Find the word "this" in the records below. List each line containing it.

_RECORDS:_

• • • • •

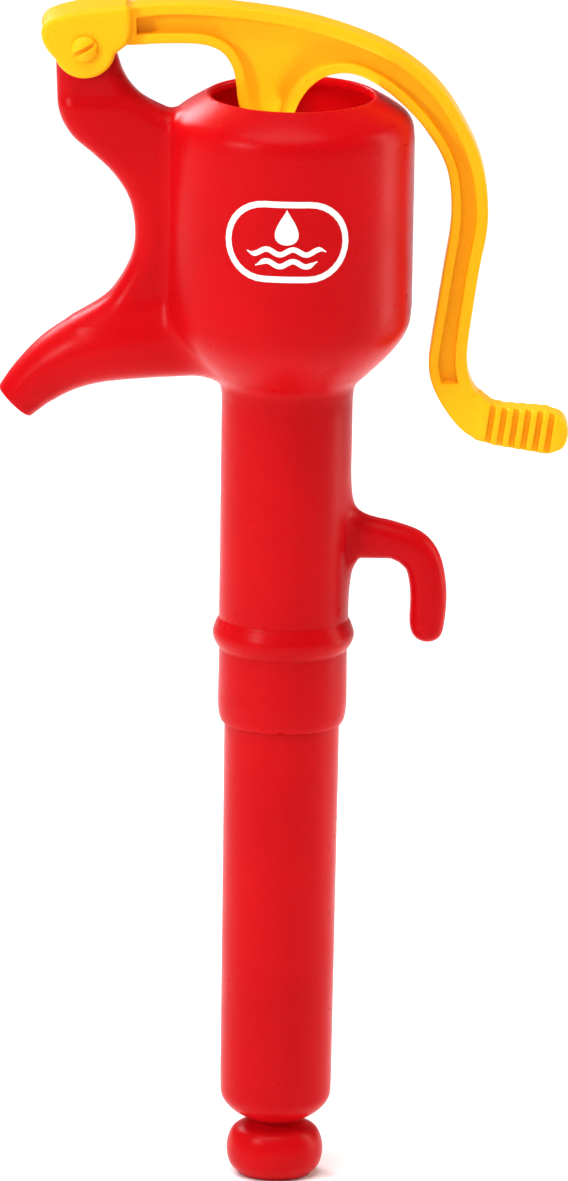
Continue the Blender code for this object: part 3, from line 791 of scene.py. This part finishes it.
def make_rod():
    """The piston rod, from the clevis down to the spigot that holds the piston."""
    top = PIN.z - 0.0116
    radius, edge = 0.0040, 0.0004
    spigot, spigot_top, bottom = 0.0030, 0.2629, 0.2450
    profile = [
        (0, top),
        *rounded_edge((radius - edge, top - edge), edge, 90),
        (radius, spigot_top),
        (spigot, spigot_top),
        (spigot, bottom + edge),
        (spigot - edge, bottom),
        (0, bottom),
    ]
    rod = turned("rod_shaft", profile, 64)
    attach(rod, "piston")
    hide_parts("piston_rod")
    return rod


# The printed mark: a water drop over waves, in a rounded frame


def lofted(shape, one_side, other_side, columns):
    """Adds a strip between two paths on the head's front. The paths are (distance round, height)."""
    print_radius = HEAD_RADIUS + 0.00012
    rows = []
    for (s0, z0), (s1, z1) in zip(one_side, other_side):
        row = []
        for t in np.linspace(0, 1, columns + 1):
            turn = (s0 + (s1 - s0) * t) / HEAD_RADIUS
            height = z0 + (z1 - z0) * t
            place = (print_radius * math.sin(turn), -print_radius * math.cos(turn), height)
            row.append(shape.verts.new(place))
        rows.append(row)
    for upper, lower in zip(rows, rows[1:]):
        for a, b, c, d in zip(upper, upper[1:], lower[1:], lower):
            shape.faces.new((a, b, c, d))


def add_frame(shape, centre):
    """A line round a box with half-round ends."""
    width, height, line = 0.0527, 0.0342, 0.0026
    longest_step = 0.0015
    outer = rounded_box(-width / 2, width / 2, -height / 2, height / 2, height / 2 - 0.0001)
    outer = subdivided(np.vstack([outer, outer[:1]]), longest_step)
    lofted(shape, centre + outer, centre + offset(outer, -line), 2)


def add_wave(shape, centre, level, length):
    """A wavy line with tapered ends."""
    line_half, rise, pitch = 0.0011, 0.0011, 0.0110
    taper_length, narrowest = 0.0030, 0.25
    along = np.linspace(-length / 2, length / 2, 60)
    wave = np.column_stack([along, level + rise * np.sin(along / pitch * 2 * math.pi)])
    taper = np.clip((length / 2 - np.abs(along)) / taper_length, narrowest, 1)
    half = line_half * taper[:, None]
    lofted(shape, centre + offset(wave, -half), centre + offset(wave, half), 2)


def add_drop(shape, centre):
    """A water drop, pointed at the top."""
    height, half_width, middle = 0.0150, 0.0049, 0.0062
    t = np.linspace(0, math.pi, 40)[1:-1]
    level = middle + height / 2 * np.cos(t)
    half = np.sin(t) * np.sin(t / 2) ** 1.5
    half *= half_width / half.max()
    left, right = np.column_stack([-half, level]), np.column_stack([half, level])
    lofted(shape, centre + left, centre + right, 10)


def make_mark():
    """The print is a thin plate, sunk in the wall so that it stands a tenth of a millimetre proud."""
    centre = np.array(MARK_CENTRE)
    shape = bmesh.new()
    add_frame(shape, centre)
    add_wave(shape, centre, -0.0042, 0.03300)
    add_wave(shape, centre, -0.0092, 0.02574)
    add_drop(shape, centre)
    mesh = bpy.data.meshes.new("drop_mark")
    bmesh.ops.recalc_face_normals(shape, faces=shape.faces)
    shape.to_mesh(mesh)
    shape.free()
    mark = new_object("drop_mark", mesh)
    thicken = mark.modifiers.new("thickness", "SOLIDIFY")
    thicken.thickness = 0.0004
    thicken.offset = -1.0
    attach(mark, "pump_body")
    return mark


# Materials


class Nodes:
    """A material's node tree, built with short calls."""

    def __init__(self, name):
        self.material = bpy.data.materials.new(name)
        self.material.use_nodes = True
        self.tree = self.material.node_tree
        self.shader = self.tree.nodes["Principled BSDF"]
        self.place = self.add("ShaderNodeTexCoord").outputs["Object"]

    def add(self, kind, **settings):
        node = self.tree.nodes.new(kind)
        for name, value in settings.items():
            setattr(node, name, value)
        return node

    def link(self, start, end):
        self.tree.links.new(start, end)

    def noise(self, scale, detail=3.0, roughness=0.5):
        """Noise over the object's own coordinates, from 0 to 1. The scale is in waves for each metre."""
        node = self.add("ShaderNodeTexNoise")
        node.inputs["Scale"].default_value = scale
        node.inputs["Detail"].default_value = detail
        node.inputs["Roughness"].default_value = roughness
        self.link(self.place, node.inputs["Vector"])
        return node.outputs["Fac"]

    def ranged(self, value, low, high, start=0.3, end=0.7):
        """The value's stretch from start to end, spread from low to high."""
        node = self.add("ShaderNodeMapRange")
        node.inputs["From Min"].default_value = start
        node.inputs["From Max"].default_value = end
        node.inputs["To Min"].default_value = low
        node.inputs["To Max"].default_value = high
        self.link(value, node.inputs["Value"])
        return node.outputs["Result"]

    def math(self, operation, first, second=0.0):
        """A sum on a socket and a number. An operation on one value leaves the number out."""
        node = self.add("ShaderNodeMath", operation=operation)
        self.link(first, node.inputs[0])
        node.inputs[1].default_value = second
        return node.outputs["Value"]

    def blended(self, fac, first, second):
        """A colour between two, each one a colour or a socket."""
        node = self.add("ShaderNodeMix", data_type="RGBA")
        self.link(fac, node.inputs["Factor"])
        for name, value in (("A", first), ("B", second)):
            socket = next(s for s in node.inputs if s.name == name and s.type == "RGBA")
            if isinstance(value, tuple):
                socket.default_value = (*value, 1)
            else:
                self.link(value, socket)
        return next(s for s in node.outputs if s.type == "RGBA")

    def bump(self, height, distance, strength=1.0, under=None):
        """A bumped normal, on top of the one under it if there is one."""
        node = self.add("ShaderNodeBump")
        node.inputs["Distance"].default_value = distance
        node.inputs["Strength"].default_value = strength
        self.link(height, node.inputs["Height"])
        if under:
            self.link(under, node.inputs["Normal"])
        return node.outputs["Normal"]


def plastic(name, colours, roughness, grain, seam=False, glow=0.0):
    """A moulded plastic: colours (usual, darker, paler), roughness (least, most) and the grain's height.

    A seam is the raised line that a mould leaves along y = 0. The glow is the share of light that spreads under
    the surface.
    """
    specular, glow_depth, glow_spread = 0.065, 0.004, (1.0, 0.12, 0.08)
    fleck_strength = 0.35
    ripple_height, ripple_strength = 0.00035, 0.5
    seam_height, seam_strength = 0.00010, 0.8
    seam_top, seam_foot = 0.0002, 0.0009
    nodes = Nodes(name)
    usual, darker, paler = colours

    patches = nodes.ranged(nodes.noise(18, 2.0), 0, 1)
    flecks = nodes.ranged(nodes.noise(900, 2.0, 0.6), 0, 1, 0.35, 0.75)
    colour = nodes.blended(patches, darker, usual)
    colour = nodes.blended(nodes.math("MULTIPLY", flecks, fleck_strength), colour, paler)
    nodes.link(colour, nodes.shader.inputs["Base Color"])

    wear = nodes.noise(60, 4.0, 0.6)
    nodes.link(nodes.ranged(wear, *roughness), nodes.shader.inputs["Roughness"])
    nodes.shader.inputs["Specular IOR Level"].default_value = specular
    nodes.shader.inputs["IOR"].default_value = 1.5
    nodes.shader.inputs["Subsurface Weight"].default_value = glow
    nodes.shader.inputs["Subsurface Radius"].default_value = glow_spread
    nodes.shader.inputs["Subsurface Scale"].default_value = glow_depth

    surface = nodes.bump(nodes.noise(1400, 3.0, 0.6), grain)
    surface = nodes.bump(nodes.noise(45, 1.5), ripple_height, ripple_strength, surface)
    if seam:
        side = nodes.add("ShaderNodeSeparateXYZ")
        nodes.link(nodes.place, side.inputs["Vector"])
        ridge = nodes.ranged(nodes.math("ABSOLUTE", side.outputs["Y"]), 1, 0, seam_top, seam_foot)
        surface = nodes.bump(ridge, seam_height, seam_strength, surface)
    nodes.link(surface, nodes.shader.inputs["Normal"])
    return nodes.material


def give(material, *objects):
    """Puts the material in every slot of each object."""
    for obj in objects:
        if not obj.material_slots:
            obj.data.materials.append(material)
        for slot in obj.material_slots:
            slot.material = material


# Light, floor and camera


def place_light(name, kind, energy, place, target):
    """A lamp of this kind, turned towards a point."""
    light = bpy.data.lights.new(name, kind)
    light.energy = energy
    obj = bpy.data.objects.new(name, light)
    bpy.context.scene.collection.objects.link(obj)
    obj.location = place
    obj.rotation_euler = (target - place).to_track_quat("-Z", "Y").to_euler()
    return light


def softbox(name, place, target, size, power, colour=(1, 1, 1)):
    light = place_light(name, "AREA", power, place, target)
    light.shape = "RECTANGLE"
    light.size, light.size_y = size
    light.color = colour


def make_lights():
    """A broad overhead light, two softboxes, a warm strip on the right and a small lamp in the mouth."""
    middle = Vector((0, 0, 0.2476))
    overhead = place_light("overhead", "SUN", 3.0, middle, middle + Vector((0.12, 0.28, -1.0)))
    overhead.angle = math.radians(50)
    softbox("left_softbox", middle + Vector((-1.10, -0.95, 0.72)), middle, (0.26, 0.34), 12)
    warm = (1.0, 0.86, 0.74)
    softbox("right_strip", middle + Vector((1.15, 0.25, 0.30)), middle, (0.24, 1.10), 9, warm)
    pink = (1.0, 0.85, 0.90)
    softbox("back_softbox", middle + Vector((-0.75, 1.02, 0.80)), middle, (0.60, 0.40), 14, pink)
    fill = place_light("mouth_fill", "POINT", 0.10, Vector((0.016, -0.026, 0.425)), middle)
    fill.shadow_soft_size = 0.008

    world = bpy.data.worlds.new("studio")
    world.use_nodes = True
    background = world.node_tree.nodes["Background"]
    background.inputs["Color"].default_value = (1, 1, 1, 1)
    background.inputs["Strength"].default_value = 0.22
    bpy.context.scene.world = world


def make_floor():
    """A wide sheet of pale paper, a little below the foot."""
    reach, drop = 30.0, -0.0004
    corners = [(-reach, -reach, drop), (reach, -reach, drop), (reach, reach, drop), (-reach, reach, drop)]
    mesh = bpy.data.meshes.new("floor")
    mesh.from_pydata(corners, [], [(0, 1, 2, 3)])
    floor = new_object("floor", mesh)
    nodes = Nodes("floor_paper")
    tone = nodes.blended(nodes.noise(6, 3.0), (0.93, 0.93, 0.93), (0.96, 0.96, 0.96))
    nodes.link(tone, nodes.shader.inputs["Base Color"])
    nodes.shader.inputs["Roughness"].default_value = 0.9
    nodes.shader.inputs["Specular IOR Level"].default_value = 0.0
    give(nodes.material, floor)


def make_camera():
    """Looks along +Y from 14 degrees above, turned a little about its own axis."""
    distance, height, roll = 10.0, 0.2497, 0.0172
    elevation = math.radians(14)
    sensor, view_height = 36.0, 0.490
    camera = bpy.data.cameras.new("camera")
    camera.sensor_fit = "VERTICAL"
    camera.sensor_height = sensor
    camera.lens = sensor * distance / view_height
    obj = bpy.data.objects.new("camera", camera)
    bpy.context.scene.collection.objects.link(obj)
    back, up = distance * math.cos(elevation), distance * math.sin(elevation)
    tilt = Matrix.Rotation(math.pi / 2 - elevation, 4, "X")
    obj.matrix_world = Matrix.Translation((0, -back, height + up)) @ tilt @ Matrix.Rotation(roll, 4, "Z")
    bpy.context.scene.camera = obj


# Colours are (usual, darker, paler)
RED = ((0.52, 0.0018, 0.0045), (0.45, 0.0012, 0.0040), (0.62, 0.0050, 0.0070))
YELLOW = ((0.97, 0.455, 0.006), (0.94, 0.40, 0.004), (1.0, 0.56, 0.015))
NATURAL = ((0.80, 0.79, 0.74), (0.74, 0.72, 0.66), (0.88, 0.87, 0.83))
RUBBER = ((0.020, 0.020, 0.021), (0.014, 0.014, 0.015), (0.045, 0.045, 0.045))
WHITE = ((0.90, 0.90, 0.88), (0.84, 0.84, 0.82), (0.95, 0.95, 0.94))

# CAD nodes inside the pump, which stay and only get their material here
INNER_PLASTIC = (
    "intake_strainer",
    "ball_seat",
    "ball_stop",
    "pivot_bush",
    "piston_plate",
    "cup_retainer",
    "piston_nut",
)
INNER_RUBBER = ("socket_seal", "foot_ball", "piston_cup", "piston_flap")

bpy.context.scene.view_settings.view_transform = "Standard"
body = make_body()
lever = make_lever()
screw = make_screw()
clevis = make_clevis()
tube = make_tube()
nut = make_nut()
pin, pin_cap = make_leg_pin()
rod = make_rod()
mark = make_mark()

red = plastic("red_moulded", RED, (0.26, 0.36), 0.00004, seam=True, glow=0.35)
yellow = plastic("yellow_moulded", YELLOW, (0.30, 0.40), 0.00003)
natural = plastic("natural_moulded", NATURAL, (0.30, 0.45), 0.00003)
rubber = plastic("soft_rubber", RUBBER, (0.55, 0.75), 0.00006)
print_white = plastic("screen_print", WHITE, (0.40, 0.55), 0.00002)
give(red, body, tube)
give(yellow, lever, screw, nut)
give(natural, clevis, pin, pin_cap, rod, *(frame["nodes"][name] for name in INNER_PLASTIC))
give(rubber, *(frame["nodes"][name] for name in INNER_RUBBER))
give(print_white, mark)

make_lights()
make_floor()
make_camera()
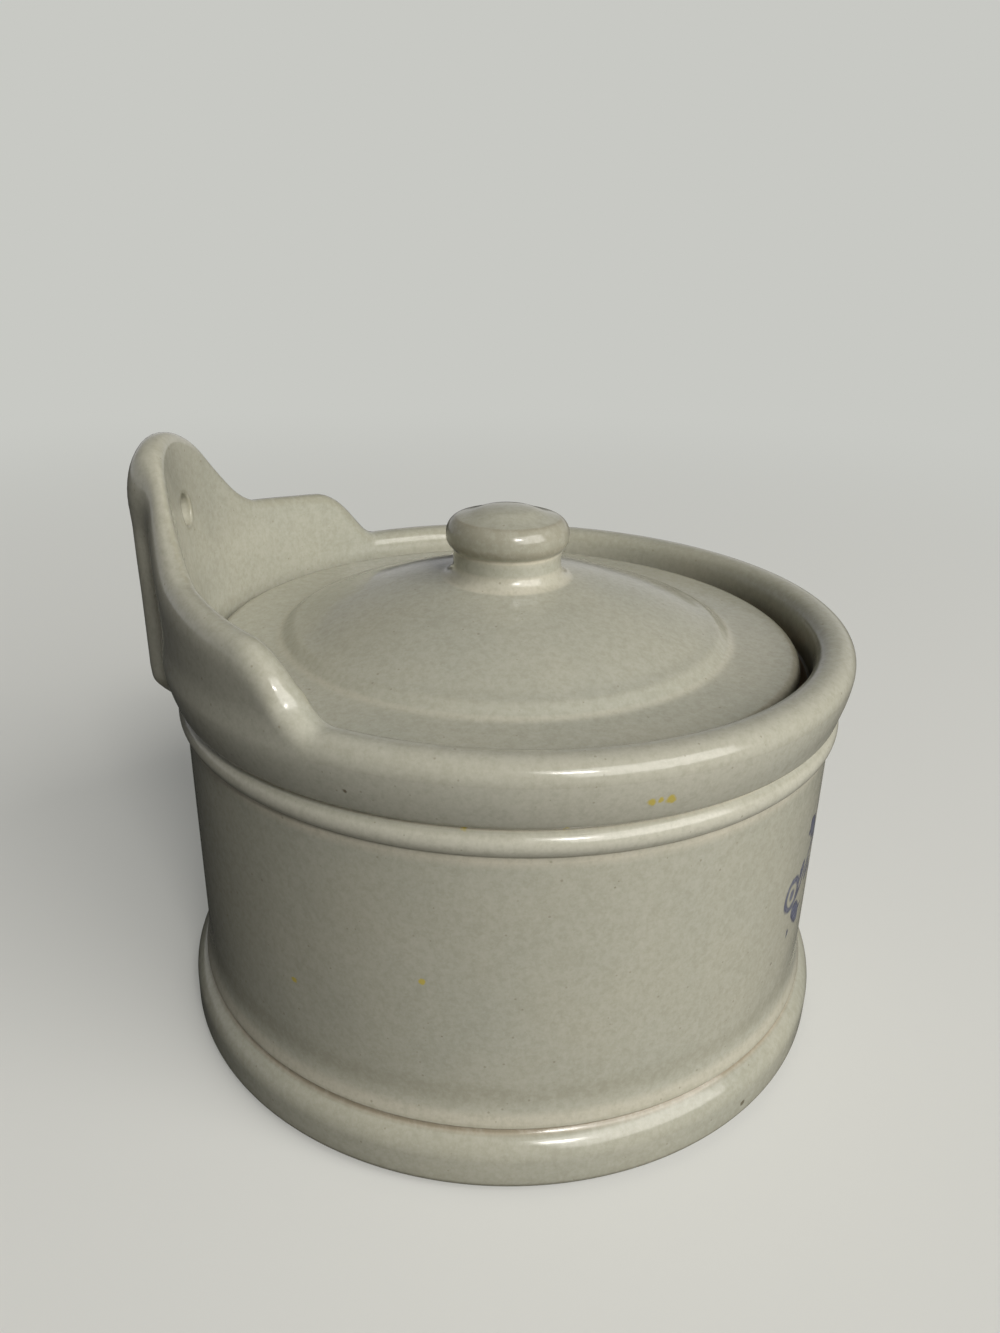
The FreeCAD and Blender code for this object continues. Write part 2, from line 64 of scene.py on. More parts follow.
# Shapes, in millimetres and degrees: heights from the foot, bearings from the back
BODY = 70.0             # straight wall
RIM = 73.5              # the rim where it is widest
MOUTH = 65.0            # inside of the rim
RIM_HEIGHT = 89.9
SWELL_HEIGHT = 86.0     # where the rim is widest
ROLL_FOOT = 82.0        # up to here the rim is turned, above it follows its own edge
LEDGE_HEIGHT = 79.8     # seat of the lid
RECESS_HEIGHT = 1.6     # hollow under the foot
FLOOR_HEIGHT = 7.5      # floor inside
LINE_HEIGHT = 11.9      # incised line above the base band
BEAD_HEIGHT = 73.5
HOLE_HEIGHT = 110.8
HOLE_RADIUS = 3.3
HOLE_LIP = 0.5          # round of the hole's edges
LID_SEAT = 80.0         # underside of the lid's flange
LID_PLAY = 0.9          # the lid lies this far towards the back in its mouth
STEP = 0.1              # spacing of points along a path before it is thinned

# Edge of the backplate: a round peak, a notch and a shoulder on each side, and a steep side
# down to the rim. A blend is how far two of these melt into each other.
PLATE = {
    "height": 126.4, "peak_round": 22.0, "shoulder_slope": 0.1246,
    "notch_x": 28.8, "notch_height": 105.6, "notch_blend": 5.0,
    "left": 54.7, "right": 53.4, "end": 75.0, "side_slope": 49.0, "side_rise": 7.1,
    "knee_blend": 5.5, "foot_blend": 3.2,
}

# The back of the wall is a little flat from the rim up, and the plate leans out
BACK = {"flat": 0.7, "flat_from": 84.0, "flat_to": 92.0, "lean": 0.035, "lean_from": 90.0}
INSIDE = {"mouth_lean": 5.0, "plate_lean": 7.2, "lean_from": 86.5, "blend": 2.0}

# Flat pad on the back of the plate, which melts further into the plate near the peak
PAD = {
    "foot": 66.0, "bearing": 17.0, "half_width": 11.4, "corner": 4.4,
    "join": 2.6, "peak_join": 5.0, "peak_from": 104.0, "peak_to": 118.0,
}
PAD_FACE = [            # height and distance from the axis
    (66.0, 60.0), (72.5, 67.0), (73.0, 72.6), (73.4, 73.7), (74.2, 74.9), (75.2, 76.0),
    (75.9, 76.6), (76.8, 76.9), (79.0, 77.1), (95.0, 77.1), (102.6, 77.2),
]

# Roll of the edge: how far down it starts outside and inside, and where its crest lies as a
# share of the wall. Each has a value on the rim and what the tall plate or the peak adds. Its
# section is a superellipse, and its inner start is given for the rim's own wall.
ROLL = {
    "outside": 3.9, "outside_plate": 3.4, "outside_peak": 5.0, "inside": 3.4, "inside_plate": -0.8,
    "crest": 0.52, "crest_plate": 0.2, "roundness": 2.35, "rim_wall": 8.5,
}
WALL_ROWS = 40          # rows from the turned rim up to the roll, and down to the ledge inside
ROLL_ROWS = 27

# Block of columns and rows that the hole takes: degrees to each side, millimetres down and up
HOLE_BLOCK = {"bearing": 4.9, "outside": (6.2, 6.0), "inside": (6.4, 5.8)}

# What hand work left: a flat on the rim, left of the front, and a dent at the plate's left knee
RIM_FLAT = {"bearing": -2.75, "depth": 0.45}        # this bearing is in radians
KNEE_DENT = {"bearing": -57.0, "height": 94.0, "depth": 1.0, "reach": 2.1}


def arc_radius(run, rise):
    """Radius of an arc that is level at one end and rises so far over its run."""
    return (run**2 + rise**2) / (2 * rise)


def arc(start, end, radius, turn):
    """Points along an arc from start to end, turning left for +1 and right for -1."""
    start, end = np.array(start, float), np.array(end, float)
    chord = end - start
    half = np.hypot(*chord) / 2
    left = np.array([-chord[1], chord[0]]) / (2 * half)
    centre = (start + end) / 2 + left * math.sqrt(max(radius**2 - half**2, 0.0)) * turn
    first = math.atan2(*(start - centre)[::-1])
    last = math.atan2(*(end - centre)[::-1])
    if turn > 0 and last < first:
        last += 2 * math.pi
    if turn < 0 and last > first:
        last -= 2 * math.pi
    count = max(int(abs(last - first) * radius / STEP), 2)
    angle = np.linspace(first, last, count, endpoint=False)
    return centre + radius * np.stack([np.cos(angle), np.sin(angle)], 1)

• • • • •

_TASK OUTPUT:_
Continue the Blender code for this object: part 3, from line 791 of scene.py. This part finishes it.
    """A lamp of this kind, turned towards a point."""
The FreeCAD and Blender code for this object continues. Write part 2, from line 64 of scene.py on. More parts follow.
LID_PLAY = 0.9          # the lid lies this far towards the back in its mouth
RIM_FLAT = {"bearing": -2.75, "depth": 0.45}        # this bearing is in radians